RE: isdn (numerous questions)

From: Rahmlow, Howard F. (howard.rahmlow@xxxxxxxxxx)
Date: Sun Feb 04 2001 - 18:51:06 GMT-3


   
Sounds like you are having fun.

Spids, if need should placed on the Phyical interface. If you need them in
the lab they will tell you. I know if you are going to Halifax, you will
need them.

Dont know about the dialer-map statments on the profile - I have always just
used the dialer string.

Both in the ECP1 class, and the ASET labs. It was recomened to put the PPP,
and PPP Auth in both locations. Differnt version of the IOS seem to want all
different options. Use both and be safe.

In the lab the question will tell you if you need to use profiles, or
legacy.
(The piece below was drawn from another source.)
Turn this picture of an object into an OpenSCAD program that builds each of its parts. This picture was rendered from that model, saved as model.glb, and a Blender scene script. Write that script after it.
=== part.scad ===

If they tell you to back up a DCI, for IP. But IPX has to flow all
the time, you know its a profile. You may also get a question that tells you
to backup a serial interface with the least number of commands. Legacy,
HDLC, and a dial string

Good luck, and relax.
Howard

-----Original Message-----
From: Brian Hescock [mailto:bhescock@cisco.com]
Sent: Sunday, February 04, 2001 4:28 PM
To: ccielab@groupstudy.com
Subject: isdn (numerous questions)

No problems with legacy ddr but dialer-profiles and the contradictions I'm
coming across are driving me crazy (4 days to go).

- 99% of the sample configs show no spids under bri0 in the config when
using dialer profiles. I couldn't get it to work without adding spids
when using dms100. Any idea why? (might be a bug, I could see one side
dial and the other side keep coming up and dropping but I couldn't dial
from the other side at all. both sides dial fine when adding the spids so
it shouldn't have been a config issue).

- one of the big advantages of dialer profiles is you don't need dialer
maps. But I see them used in some sample configs. When would you need to
use dialer maps when using dialer-profiles and why?

- which is correct, putting ppp authentication under the physical
interface, the dialer interface, or both? The sample configs I've seen
aren't consistent at all.

 - a lot of sample labs I've run across asking you to configure isdn
so that it comes up when a directly connected interface goes down. Backup
interface comes to mind but that supposedly causes problems when using
legacy DDR, you can't use the isdn link for anything else then. So far
lab purposes I would assume its safest to always use dialer profiles,
correct? The reason I say this is you never know what you might get on
Day 2 and something on Day 2 could require use of the isdn link but you
might already be using it as a backup interface and therefore it won't
work for the other purpose.

Another option I suppose would be to use dialer watch instead of backup
interface so we don't tie up the isdn link and we can get away with using
legacy ddr instead of dialer profiles.